┌──
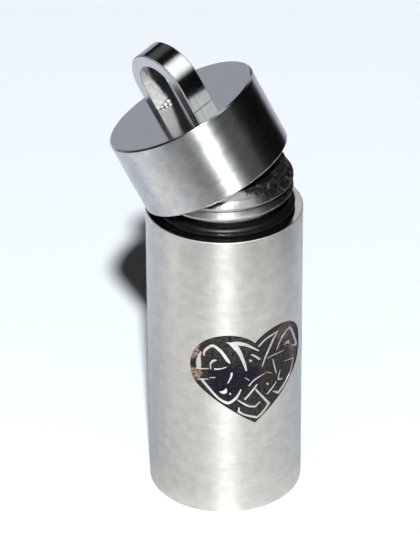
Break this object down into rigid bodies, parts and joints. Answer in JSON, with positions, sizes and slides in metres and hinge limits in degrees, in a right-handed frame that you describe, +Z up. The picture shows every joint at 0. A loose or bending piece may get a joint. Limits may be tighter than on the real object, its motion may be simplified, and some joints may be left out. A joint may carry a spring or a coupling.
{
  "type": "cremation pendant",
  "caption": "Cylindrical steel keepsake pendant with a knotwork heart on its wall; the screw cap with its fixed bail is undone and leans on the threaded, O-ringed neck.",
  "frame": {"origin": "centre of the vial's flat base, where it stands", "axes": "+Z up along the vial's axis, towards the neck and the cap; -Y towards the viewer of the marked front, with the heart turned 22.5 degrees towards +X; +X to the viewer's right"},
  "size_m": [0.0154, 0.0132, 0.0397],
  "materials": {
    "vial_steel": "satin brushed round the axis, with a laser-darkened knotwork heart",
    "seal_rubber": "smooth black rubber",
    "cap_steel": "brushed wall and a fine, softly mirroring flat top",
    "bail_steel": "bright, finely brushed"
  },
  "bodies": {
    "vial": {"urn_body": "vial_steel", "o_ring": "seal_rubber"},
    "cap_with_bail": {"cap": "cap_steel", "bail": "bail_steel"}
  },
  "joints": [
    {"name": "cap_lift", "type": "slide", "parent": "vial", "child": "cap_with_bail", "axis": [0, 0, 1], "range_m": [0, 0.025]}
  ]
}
└──
TASK BRIEF: How many of the lines above include the string "joints"? Reply with the number by itself.

SOLUTION TO THIS TASK: 2